Furthermore, ML (machine learning) is the subfield of computer science that evolved from the study of pattern recognition and computational learning theory in AI and ML explores the study and construction of algorithms that can learn from and make predictions on data; such algorithms overcome following strictly static program instructions by making data-driven predictions or decisions, through building a model from sample inputs. ML is employed in a range of computing tasks where designing and programming explicit algorithms with good performance are difficult or infeasible. Thus, iML is closely related to computational statistics, which also focuses on prediction-making through the use of computers. It has strong ties to mathematical optimization, which delivers methods, theory, and application domains to the field. Machine learning is sometimes conflated with data mining, where the latter subfield focuses more on exploratory data analysis and is known as unsupervised learning. ML can also be unsupervised and be used to learn and establish baseline behavioral profiles for various entities and then used to find meaningful anomalies [22]. And recently, variety of open source based ML tools (TensorFlow [23], Caffe [24], Torch7 [25], Cuda-convert [26], Chainer [27], and MXNet [28]) have been provided due to the influence of Deep Learning [29] neural network.

4. Performance and Security Testing of Abyss Storage Cluster Prototype

In order to improve performance of Abyss storage, we have tested performance of storage media by disk types, network bonding for acceleration of internal network of Abyss storage cluster, and international network performance test using KOREN [30].

4.1. Disk Media Test of Abyss Storage

The disk media tests of Abyss storage servers were performed by disk media types (HDD (Hard Disk Drive), SSHD (Solid State Hybrid Drive), and SSD (Solid State Drive)). Using RADOS Bench S/W, we performed the read and write operation of disk media types for 10 seconds and recorded the average of IOPS (Input/Output Operations per Second) using RADOS Bench SW as shown in Figure 8 [13].

4.2. Network Acceleration by Bonding

For network acceleration, the internal network of Abyss storage cluster is bonded with two 1 GB switches into VLAN (Virtual Local Area Network) as shown in Figure 9. We have performed the tests of write, sequence read, and random read operation between general network and network bonding, and Figure 10 shows the average IOPS comparison of test results. Test results of the system with network bonding for network acceleration were improved by at least 170% more than general network system [13].

5. Network Performance and Docker-Based Security Test of Abyss Storage Cluster Prototype

5.1. Environments of Network Performance and Security Test

We performed network performance test through uploading and downloading of multimedia data among GIST in Korea, Myren in Malaysia, Thailand, and Philippine sites. Figure 11 presents the test-bed environment using KOREN for real network performance and security test of Cuckoo sandbox and Yara malware detection among domestic sites and oversea sites.

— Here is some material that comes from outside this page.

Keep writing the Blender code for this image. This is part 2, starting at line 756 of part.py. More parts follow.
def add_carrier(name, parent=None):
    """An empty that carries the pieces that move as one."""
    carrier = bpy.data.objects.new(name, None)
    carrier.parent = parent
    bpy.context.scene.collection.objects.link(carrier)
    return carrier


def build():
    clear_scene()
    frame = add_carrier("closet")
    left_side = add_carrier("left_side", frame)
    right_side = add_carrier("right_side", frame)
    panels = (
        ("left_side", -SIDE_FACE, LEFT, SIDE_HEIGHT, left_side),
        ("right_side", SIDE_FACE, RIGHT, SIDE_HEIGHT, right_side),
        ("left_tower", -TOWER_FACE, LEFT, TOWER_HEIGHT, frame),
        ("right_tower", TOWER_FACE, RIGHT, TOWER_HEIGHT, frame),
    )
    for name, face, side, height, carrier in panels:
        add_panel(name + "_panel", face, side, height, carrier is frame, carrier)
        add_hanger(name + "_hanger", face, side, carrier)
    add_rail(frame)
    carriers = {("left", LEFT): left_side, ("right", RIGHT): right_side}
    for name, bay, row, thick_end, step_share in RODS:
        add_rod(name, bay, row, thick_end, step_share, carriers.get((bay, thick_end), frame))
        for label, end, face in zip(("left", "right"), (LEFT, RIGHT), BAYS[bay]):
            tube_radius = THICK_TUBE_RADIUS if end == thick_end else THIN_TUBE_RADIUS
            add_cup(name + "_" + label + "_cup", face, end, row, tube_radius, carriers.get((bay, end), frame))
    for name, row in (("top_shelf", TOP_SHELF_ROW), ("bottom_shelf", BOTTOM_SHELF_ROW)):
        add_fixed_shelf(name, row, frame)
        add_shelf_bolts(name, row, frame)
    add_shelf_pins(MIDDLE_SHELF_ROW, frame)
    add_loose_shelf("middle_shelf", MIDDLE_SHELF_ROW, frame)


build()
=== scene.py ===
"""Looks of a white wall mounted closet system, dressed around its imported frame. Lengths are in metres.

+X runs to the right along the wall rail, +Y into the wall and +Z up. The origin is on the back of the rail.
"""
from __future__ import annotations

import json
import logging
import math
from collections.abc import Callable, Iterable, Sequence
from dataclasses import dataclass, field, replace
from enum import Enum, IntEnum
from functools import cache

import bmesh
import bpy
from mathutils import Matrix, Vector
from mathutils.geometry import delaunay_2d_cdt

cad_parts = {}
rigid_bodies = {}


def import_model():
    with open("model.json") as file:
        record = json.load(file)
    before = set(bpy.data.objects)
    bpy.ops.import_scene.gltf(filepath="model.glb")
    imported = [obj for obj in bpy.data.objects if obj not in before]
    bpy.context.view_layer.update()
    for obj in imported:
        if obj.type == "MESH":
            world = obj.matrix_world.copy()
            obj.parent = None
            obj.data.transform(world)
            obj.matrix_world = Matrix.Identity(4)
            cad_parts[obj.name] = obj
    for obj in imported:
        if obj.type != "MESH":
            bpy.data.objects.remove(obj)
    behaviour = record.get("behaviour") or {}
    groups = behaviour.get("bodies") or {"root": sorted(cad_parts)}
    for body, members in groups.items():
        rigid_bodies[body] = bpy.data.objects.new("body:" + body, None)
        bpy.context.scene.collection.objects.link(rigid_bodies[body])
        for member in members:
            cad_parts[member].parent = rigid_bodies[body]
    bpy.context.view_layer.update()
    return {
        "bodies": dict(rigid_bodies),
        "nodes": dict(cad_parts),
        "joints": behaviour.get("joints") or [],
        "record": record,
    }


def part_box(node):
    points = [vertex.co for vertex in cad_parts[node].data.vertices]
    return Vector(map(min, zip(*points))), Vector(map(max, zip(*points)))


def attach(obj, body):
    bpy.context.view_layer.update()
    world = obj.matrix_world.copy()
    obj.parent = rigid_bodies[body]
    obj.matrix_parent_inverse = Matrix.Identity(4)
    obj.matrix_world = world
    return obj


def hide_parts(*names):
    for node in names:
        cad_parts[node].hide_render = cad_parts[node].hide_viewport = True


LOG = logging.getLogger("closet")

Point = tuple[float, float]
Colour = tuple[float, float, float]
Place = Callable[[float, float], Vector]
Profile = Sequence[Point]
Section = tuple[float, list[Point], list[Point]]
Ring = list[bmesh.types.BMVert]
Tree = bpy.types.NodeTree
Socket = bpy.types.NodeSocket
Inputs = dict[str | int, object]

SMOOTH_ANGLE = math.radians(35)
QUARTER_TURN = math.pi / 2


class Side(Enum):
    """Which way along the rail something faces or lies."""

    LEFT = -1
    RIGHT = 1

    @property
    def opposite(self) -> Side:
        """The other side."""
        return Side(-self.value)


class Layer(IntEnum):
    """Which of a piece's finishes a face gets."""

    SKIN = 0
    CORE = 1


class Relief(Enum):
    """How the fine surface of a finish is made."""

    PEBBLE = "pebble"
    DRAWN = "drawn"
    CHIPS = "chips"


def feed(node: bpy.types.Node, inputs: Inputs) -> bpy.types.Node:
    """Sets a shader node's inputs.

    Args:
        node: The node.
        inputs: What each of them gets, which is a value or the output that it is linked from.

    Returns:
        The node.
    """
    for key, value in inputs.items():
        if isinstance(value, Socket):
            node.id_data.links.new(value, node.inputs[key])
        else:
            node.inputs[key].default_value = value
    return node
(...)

5.2. Domestic Network Performance Test

The domestic network performance test has been performed between Abyss storage cluster in GIST and another GIST site. And we measured the external network traffic of Abyss storage and the internal network traffic inside Abyss storage cluster using SpeedoMeter [31], a network real-time monitoring tool. Figure 12 shows test results of file uploading speed, and Figure 13 presents external and internal traffics on Abyss storage cluster in GIST during file uploading. Conversely, Figure 14 shows test results of file downloading speed, and Figure 15 presents external and internal traffics on Abyss storage cluster during file downloading. The comparison of uploading and downloading network traffic between domestic sites is depicted in Figure 16. Although it will be recognized later, the domestic network performance is higher than network performances among oversea sites.

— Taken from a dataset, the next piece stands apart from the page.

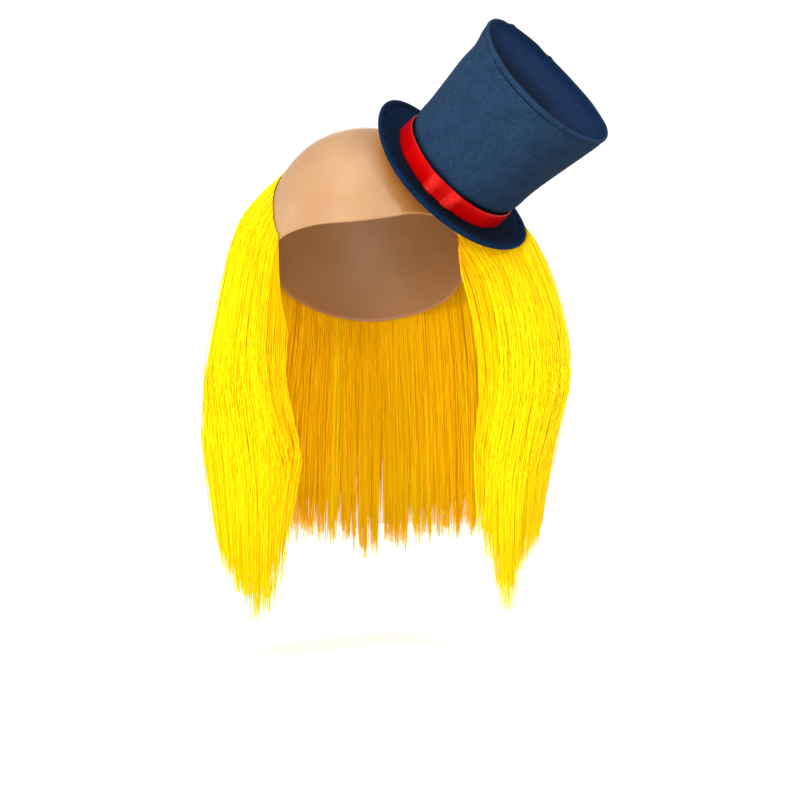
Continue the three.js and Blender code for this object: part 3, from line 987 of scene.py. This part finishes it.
def wall_relief(azimuth, height):
    """How far the felt wall is drawn in or swells, from the ribbon up to the folded rim."""
    below_rim = crown_edge(azimuth) - height
    drawn_in = -2.4 * hump(height, RIBBON_WIDTH + 0.5, 2.6)
    over_ribbon = 0.7 * hump(height, 25, 8)
    seam = -0.4 * hump(below_rim, RIM_SEAM, 0.7)
    crest = 0.35 * hump(below_rim, RIM_SEAM / 2, 1.6)
    lean = -0.9 * smooth(1 - below_rim / 12)
    dent = -2.2 * hump(below_rim, 21, 12) * hump(azimuth, -82, 48)
    return felt_sway(azimuth, height) * 0.5 + drawn_in + over_ribbon + seam + crest + lean + dent


def felt_crown(material):
    """The flared side: a felt tube whose top edge is folded over and stitched into a ridge."""
    columns = 240
    azimuth = -180 + np.arange(columns)[:, None] * 360 / columns
    share = np.concatenate([np.linspace(0, 0.93, 48), np.linspace(0.938, RIM_SHARE, 11)])[None, :]
    edge = crown_edge(azimuth)
    height = CLEARANCE + share * (edge - CLEARANCE)
    outer = crown_radius(share) + wall_relief(azimuth, height)
    turn = np.linspace(0, math.pi, 9)[None, 1:-1]
    lip = FELT / 2
    rim = CLEARANCE + RIM_SHARE * (edge - CLEARANCE)
    rim_radius = crown_radius(RIM_SHARE) - lip + lip * np.cos(turn) + wall_relief(azimuth, rim)
    rim_height = rim + (lip * 1.25 + rim_unevenness(azimuth)) * np.sin(turn)
    inner = (outer - FELT)[:, ::-1]
    radius = np.concatenate([outer, rim_radius, inner], 1)
    level = np.concatenate([height, rim_height, height[:, ::-1]], 1)
    # Painted shade: the felt is darkened in the groove above the ribbon, along the seam under the rim,
    # on the lower side turned from the light, on the inner face of the folded lip and on the whole
    # inside wall
    over_ribbon = 0.85 * hump(np.maximum(height, RIBBON_WIDTH + 0.6), RIBBON_WIDTH + 0.6, 2.4)
    seam = (0.12 + 0.4 * front_seam(azimuth)) * hump(edge - height, RIM_SEAM, 0.8)
    low_side = 0.36 * smooth((azimuth - 8) / 48) * smooth((150 - azimuth) / 40)
    lip_shade = np.broadcast_to(0.35 * smooth((turn - 1.2) / 1.2), rim_radius.shape)
    inside = np.full_like(inner, 0.35)
    painted_shade = np.concatenate([np.maximum(over_ribbon, seam) + low_side, lip_shade, inside], 1)
    x, y = bearing(azimuth)
    points = onto_hat(np.stack([x * radius, y * radius, level], -1))
    return closed_grid("felt_crown", points, material, facts={"painted_shade": painted_shade})


def felt_top(material):
    """The disc that closes the crown, sunk in the middle, its edge turned up inside the rim."""
    columns, rings = 160, 40
    azimuth = -180 + np.arange(columns)[:, None] * 360 / columns
    ring = np.concatenate([np.linspace(0, 0.94, 22), np.linspace(0.945, 1, rings - 22)])[None, :]
    edge = crown_edge(azimuth)
    rim = CLEARANCE + RIM_SHARE * (edge - CLEARANCE)
    reach = crown_radius(RIM_SHARE) + wall_relief(azimuth, rim) - FELT + 0.4
    wide = reach * ring
    middle = CROWN_HEIGHT - TOP_INSET - TOP_SAG - 1.5
    sunk = middle + (edge - TOP_INSET - 1.5 - middle) * ring**2
    sunk = sunk + 1.2 * np.sin(3 * np.radians(azimuth) + 1) * ring * (1 - ring) * 2
    turned_up = np.clip((ring - 0.945) / 0.055, 0, 1) ** 2.2
    height = sunk + (rim + 0.5 - sunk) * turned_up
    inward = FELT * 0.9 * turned_up
    radius = np.concatenate([wide, (wide - inward * 0.2)[:, ::-1]], 1)
    level = np.concatenate([height, (height - FELT + 0.3 * turned_up)[:, ::-1]], 1)
    x, y = bearing(azimuth)
    # painted shadow of the near crest on the sunk top, darkest at the front and fading towards the wig's
    # left
    shade = 0.72 * smooth((10 - y * wide) / 34) * (1 - 0.45 * smooth(x * wide / 30))
    painted_shade = np.concatenate([shade, shade[:, ::-1]], 1)
    points = onto_hat(np.stack([x * radius, y * radius, level], -1))
    return closed_grid("felt_top", points, material, facts={"painted_shade": painted_shade})


def felt_brim(material):
    """The brim, curled up at its two sides, with a full rounded edge."""
    columns = 200
    azimuth = np.arange(columns)[:, None] * 360 / columns
    outer = CROWN_BASE + BRIM_WIDTH
    half = BRIM_THICKNESS / 2
    # rings close together near the edge, where the felt is rolled
    flat = np.concatenate([np.linspace(BRIM_INNER, 67, 14), np.linspace(67.5, outer - half, 18)])
    flat = flat[None, :]
    turn = np.linspace(0, math.pi, 11)[None, 1:-1]
    radius = np.concatenate([flat, outer - half + half * np.sin(turn), flat[:, ::-1]], 1)
    up = np.concatenate([flat * 0 + half, half * np.cos(turn), flat[:, ::-1] * 0 - half], 1)
    across = np.clip((radius - CROWN_BASE) / BRIM_WIDTH, 0, 1)
    wave = 0.35 * np.sin(np.radians(azimuth) * 4 + 0.6) * across**2
    within = outer - radius
    rolled = (0.8 * hump(within, 2.4, 1.6) - 0.6 * hump(within, 6, 1.3)) * (up > 0)
    height = brim_rise(azimuth, across) - half + up + wave + rolled - BRIM_DROOP * across
    radius = radius + 0 * azimuth
    # painted shade on the brim: in the groove inside the rolled edge, and darker towards the crown, most
    # on one side
    groove = 0.5 * hump(within, 6, 1.1)
    shaded = 0.56 + 0.4 * np.cos(np.radians(azimuth - 35))
    painted_shade = np.maximum(shaded * (1 - smooth((radius - CROWN_BASE - 13) / 11)), groove)
    x, y = bearing(azimuth)
    points = onto_hat(np.stack([x * radius, y * radius, height], -1))
    return closed_grid("felt_brim", points, material, facts={"painted_shade": painted_shade})


def satin_ribbon(material):
    """The ribbon round the foot of the crown, creased where it bends, its ends lapped behind."""
    columns = 480
    azimuth = -180 + np.arange(columns + 1)[:, None] * 360 / columns
    rows = np.linspace(0, 1, 16)[None, :]
    turn = np.radians(azimuth)
    height = CLEARANCE + rows * RIBBON_WIDTH + 0.2 * np.sin(7 * turn)
    in_front = 0.25 + 0.75 * smooth((azimuth + 104) / 18) * smooth((150 - azimuth) / 40)
    stand = 0.45 + 0.3 * np.sin(math.pi * rows) + 0.9 * in_front * (1 - rows)
    crumple = 0.07 * np.sin(61 * turn + 4 * rows) + 0.06 * np.sin(97 * turn - 6 * rows)
    stand = stand + crumple * (0.4 + hump(azimuth, 7, 20))
    for place, width, slant, rise, flare in RIBBON_CREASES:
        away = azimuth - place + slant * (rows - 0.5)
        stand = stand + (rise + flare * (1 - rows)) * hump(away, 0, width)
    lap = 0.5 * smooth((azimuth + 180) / 0.8) * smooth((-150 - azimuth) / 0.8)
    inner = crown_radius(height / CROWN_HEIGHT) + CLEARANCE
    radius = np.concatenate([inner + stand + lap, inner[:, ::-1]], 1)
    level = np.concatenate([height, height[:, ::-1]], 1)
    x, y = bearing(azimuth)
    points = onto_hat(np.stack([x * radius, y * radius, level], -1))[:-1]
    uv = np.stack([np.broadcast_to(turn * CROWN_BASE, level.shape), level], -1)
    return closed_grid("satin_ribbon", points, material, uv)


def stitch_tree(material):
    """Geometry Nodes that set stitches of one length at one pitch along a line."""
    tree = bpy.data.node_groups.new("stitches", "GeometryNodeTree")
    sockets = tree.interface
    sockets.new_socket("Line", in_out="INPUT", socket_type="NodeSocketGeometry")
    named = {
        name: sockets.new_socket(name, in_out="INPUT", socket_type="NodeSocketFloat").identifier
        for name in ("Pitch", "Stitch length", "Thread radius")
    }
    sockets.new_socket("Stitches", in_out="OUTPUT", socket_type="NodeSocketGeometry")
    came = add(tree, "NodeGroupInput")
    curve = add(tree, "GeometryNodeMeshToCurve", {"Mesh": came.outputs["Line"]})
    spaced = add(
        tree,
        "GeometryNodeResampleCurve",
        {"Curve": curve.outputs["Curve"], "Length": came.outputs["Pitch"]},
        mode="LENGTH",
    )
    tangent = add(tree, "GeometryNodeInputTangent").outputs["Tangent"]
    turned = add(tree, "FunctionNodeAlignRotationToVector", {"Vector": tangent}, axis="Z")
    ball = add(tree, "GeometryNodeMeshUVSphere", {"Segments": 6, "Rings": 6, "Radius": 1.0})
    half_length = add(
        tree, "ShaderNodeMath", {0: came.outputs["Stitch length"], 1: 0.5}, operation="MULTIPLY"
    ).outputs[0]
    size = add(
        tree,
        "ShaderNodeCombineXYZ",
        {"X": came.outputs["Thread radius"], "Y": came.outputs["Thread radius"], "Z": half_length},
    )
    placed = add(
        tree,
        "GeometryNodeInstanceOnPoints",
        {
            "Points": spaced.outputs["Curve"],
            "Instance": ball.outputs["Mesh"],
            "Rotation": turned.outputs["Rotation"],
            "Scale": size.outputs["Vector"],
        },
    )
    made = add(tree, "GeometryNodeRealizeInstances", {"Geometry": placed.outputs["Instances"]})
    dressed = add(
        tree, "GeometryNodeSetMaterial", {"Geometry": made.outputs["Geometry"], "Material": material}
    )
    add(tree, "NodeGroupOutput", {"Stitches": dressed.outputs["Geometry"]})
    return tree, named


def rim_stitches(material):
    """The row of stitches that holds the crown's folded top edge."""
    columns = 240
    azimuth = -180 + np.arange(columns) * 360 / columns
    height = crown_edge(azimuth) - RIM_SEAM
    share = (height - CLEARANCE) / (crown_edge(azimuth) - CLEARANCE)
    radius = crown_radius(share) + wall_relief(azimuth, height) - 0.22 + 0.35 * front_seam(azimuth)
    x, y = bearing(azimuth)
    points = onto_hat(np.stack([x * radius, y * radius, height], -1))
    mesh = bpy.data.meshes.new("stitch_line")
    loop = [(i, (i + 1) % columns) for i in range(columns)]
    mesh.from_pydata((points * MM).tolist(), loop, [])
    tree, named = stitch_tree(material)
    sizes = {"Pitch": STITCH_PITCH, "Stitch length": STITCH_LENGTH, "Thread radius": THREAD_RADIUS}
    values = {named[key]: size * MM for key, size in sizes.items()}
    return run_nodes("rim_stitches", new_object("stitch_line", mesh), tree, values)


# The stage


def camera():
    data = bpy.data.cameras.new("camera")
    data.lens = CAMERA_LENS
    data.sensor_width = 36
    data.clip_end = 50
    obj = bpy.data.objects.new("camera", data)
    bpy.context.scene.collection.objects.link(obj)
    obj.location = Vector(CAMERA_PLACE) * MM
    obj.rotation_euler = (math.radians(90), 0, 0)
    bpy.context.scene.camera = obj


def pale_floor():
    """A plain pale floor that fades out at its far edge."""
    material, tree = new_material("pale floor")
    place = add(tree, "ShaderNodeTexCoord").outputs["Object"]
    distance = add(tree, "ShaderNodeVectorMath", {0: place}, operation="LENGTH").outputs["Value"]
    near, far = FLOOR_FADE
    fade = add(
        tree, "ShaderNodeMapRange", {"Value": distance, "From Min": near, "From Max": far}
    ).outputs["Result"]
    shader = add(
        tree, "ShaderNodeBsdfPrincipled", {"Base Color": srgb("#F2F1EE"), "Roughness": 0.8}
    ).outputs["BSDF"]
    clear = add(tree, "ShaderNodeBsdfTransparent").outputs["BSDF"]
    mixed = add(tree, "ShaderNodeMixShader", {0: fade, 1: shader, 2: clear})
    add(tree, "ShaderNodeOutputMaterial", {"Surface": mixed.outputs[0]})
    mesh = bpy.data.meshes.new("pale_floor")
    half, down = FLOOR_HALF, -FLOOR_DROP * MM
    corners = [(-half, -half, down), (half, -half, down), (half, half, down), (-half, half, down)]
    mesh.from_pydata(corners, [], [(0, 1, 2, 3)])
    new_object("pale_floor", mesh, material)


def soft_light(name, place, width, watts):
    data = bpy.data.lights.new(name, "AREA")
    data.shape = "DISK"
    data.size = width
    data.energy = watts
    obj = bpy.data.objects.new(name, data)
    bpy.context.scene.collection.objects.link(obj)
    obj.location = place
    towards = Vector(LIT_MIDDLE) - Vector(place)
    obj.rotation_euler = towards.to_track_quat("-Z", "Y").to_euler()


def studio():
    """Soft studio light from in front, above and behind, in a white room."""
    for name, (place, width, watts) in LIGHTS.items():
        soft_light(name, place, width, watts)
    world = bpy.data.worlds.new("white room")
    bpy.context.scene.world = world
    world.use_nodes = True
    tree = world.node_tree
    tree.nodes.clear()
    seen = add(tree, "ShaderNodeLightPath").outputs["Is Camera Ray"]
    strength = add(
        tree, "ShaderNodeMapRange", {"Value": seen, "To Min": ROOM_LIGHT, "To Max": ROOM_SEEN}
    ).outputs["Result"]
    sky = add(tree, "ShaderNodeBackground", {"Color": (1.0, 1.0, 1.0, 1), "Strength": strength})
    add(tree, "ShaderNodeOutputWorld", {"Surface": sky.outputs["Background"]})
    bpy.context.scene.view_settings.view_transform = "Standard"


def main():
    camera()
    studio()
    pale_floor()
    hair = synthetic_hair()
    felt = wool_felt("wool felt", "#16283D", "#1E334C", "#263F5A")
    # painted shade: the top's felt is a darker copy of the crown's, for the shade the sunk top sits in
    shaded_top_felt = wool_felt("wool felt, top", "#0A1B36", "#0E2443", "#152E50")
    brim_felt = wool_felt("wool felt, brim", "#03152D", "#061F3B", "#0B2B4B")
    keep(latex_cap(moulded_latex()), "cap_rubber", "bald_cap")
    keep(felt_brim(brim_felt), "felt_brim", "hat_brim")
    keep(felt_crown(felt), "felt", "hat_crown")
    keep(felt_top(shaded_top_felt), "felt", "hat_top")
    ribbon = keep(satin_ribbon(ribbon_satin()), "ribbon_satin", "hat_ribbon")
    keep(rim_stitches(sewing_thread()), "felt")
    tree, inputs = strand_tree(hair)
    batches = {
        "hair_strands_right": "right",
        "hair_strands_left": "left",
        "hair_strands_back": "back",
        "hair_strands_behind": "back",
    }
    for name, panel in batches.items():
        hair_piece(name, panel, HAIR_COUNT, tree, inputs)


main()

5.3. International Network Performance and Docker-Based Security Test

In this subsection, using KOREN, the international network performance test has been performed among Abyss storage cluster in GIST, Myren in Malaysia, Thailand, and Philippine sites as shown in Figure 11. Figure 17 shows the speeds of uploading and downloading for each file capacity between Myren in Malaysia and the developed Abyss storage cluster in GIST. Comparing the figures specially shows that the variance among download speeds is much higher than the upload speed. Additionally, the video test between Abyss storage cluster in GIST and Myren has been performed as shown in Figure 18. Figures 19 and 20 present speeds of uploading and downloading among GIST, Thailand, and Philippine sites. In international network performance test, the peculiar cases are more unsafe states of network traffic and high variances of network speed on all sites in South-East Asia area than domestic site test. Moreover, the comparisons of upload and download network performance among GIST, Malaysia, Thailand, and Philippine are depicted in Figure 21. Lastly, we have performed the Docker-based security test using Yara malware detection tool among Abyss storage cluster in GIST and oversea sites. This has examined and verified the possibilities of virtualization-based security functions.

6. Conclusion

In this paper, the performance tests of the developed mass volume distributed Abyss storage cluster and real-world network performance tests using KOREN have been carried out. Based on this, we intend to explore ways to improve performance of Abyss storage cluster. Detailed tests to improve performance include performance testing of read and write operations for each disk media types (HHD, SSHD, SSD) of Abyss storage servers, internal network testing inside Abyss storage cluster by network bonding, and testing of network performance among domestic and oversea sites. Additionally, we have performed the Docker-based security test using Cuckoo sandbox and Yara malware detection tools among Abyss storage cluster in GIST and oversea sites. Lastly, we have proposed the draft design of Data Lake framework with mathematics topology and machine learning in order to solve garbage dump problem. In future research of this study, we will focus on MPTCP (MultiPath TCP) [32] for efficient operation of network and Searchable Encryption [33] for data retrieval and security enhancement.

Conflicts of Interest

The authors declare that they have no conflicts of interest.

Acknowledgments

This work was supported by the Human Resource Training Program for Regional Innovation and Creativity through the Ministry of Education and National Research Foundation of Korea (2015H1C1A1035823). And this research was supported by Basic Science Research Program through the National Research Foundation of Korea (NRF) funded by the Ministry of Science, ICT and Future Planning (2017R1E1A1A03070059).